I decided to hold my tongue and not point out that this story had nothing to do with Robinson Jeffers and everything to do with her. At that time I was getting nothing but B’s on her one-page papers (papers in which she askes us to be ambitious and come up with grand thesis statements and arguments that are overreaching for one double spaced typed page) and didn’t want the ground I stood upon to be any more shaky. I held my tongue again when she asked how we liked Mark Doty’s poetry reading. I wanted to tell her that I did not care for poetry readings. I like the printed page more than the spoken word. Listening to a poet read, I usually grow bored and never am able to reread the juicy lines. I am forced to go at their pace and this fosters some sort of resentment within me. And I hate the way poets seem to think it necessary to preface their work with a story or an explanation. If the poem is good, the message will not be lost. Fuck your condescension.
My instructor does love to refer to herself as a poet, so much so I have started counting the references in every lecture. Her record is twelve, but I am confident she’ll top it in the remaining weeks of this semester (two, thank Christ). I suppose if I were to publish something akin to poetry, I too would brag. I would walk around and greet everyone with, “Salutations to you on this crisp afternoon” and casually slip a copy of the Pan-Kansas Review of Unknown Writers on my hapless students. Quote Judy Blume: “Then again, maybe I won’t.”
The problem is that I doubt her work is anything like Jeffers, Eliot, Pound, Plath, Twain, Anderson, Faulkner, Fitzgerald or any of the other writers we are studying. Her claim to bring a unique perspective to teaching literature—because she also creates it—is ludicrous on many levels, but mostly because she actually thinks her poesy equals literature. Cocky, smug, contemptible woman. It is safe to say I despise her. She represents everything that caused me to drop out of college in the first place.
Her liberal arts pretensions are not the only problem, but they don’t help. Her fashion sense is a pastiche of Jane Austin and Cyndi Lauper and she struts her scarecrow frame through the halls of my school with the blind confidence of one who has ascended to a lofty position in a stifled cage. The limits of her life have been addressed and met. She is what she always wanted to be: a poet/filmmaker who teaches (badly) in a mediocre university to the witless who cannot afford or get into the U of C. She’ll never have her name in the anthologies, but so long as some irrelevant poetry magazine picks up her scribblings, she’s happy enough. Well, not quite. She must also make sure everyone knows.

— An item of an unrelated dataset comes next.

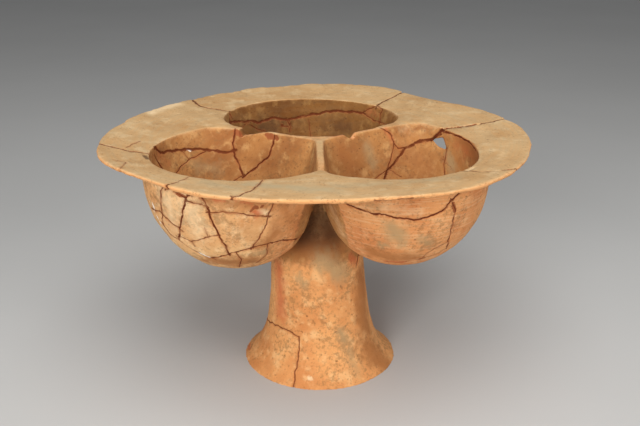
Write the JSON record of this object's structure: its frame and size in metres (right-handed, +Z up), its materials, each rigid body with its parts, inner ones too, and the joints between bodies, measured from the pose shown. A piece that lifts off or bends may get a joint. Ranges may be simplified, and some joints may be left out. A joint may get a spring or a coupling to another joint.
{
  "type": "joined cup vessel",
  "caption": "Reassembled pottery vessel with joined bowls open under one broad brim, standing on a flared hollow pedestal foot.",
  "frame": {"origin": "middle of the brim's outline in plan, at the level that the foot ring stands on", "axes": "+Z up; +Y towards the rear bowl, so that -Y faces the side that the picture shows, with the other two bowls at the left (-X) and right (+X) of the front"},
  "size_m": [0.3796, 0.3772, 0.2235],
  "materials": {
    "fired_clay": "matt unglazed orange pottery with worn surface and darker repaired cracks"
  },
  "bodies": {
    "root": {"joined_cup_vessel": "fired_clay"}
  },
  "joints": []
}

I’ll never be famous. I’ll never be published. I’ll probably turn into the same beast with a different body. A pudgy, middle aged professor making crumbs, writing lousy books that never see the light of day and regurgitating old interpretations of romantic poetry to half-dead kids just trying to fill a requirement. I’ll surely cherish my minor accomplishments and strut around, a legend in my own mind. I’ll attend readings, or worse, give them myself. I’ll share some hack verses with students looking to kiss my ass in the name of a passing grade. I’ll wear ill fitting, mismatched clothes and smoke too much and shoot down any viewpoint that contradicts my own. I’ll buy a condo I cannot afford and send my poorly crafted writing to every two-bit rag in the country. I'll sleep every night under a blanket of doubt and self-loathing.
Then again maybe I won’t.
Maybe I’ll pass this class, take better ones taught by better teachers, write better books and actually try and think about the stuff I am teaching. I’ll stimulate young minds and encourage relevant discussion. I’ll never ask my students self-serving questions. I’ll refrain from self-promotion. I’ll aspire to write the brand of fiction that pleases me, fearless, never touting some trivial victory, never making reference to myself a goddamn poet.
Until then, I’ll be happy with the A my Edith Wharton paper received and pray that I never see this woman again.
Thank you for your time.
The biggest offense occurred a few weeks back, when we were discussing the poetry of Robinson Jeffers. Jeffers, for those who don’t know, was a California poet. He studied everything under the sun and had more than a few things to say about poetry. And he wrote some damn fine stuff. “Be Angry at the Sun”, “The Purse-Seine” and much more.
“I have a story about Robinson Jeffers,” she said, starting the class off; whetting our appetites for a literary tale. We love stories about artists, often more than their work.
“When I was a student at the Occidental College, I used to sit by a monument to Jeffers and think about how he was a California poet, working against the New York publishing system,” she said. “I thought long and hard about what that meant and decided that I was going to become a California poet myself.”
End of story.
I decided to hold my tongue and not point out that this story had nothing to do with Robinson Jeffers and everything to do with her. At that time I was getting nothing but B’s on her one-page papers (papers in which she askes us to be ambitious and come up with grand thesis statements and arguments that are overreaching for one double spaced typed page) and didn’t want the ground I stood upon to be any more shaky. I held my tongue again when she asked how we liked Mark Doty’s poetry reading. I wanted to tell her that I did not care for poetry readings. I like the printed page more than the spoken word. Listening to a poet read, I usually grow bored and never am able to reread the juicy lines. I am forced to go at their pace and this fosters some sort of resentment within me. And I hate the way poets seem to think it necessary to preface their work with a story or an explanation. If the poem is good, the message will not be lost. Fuck your condescension.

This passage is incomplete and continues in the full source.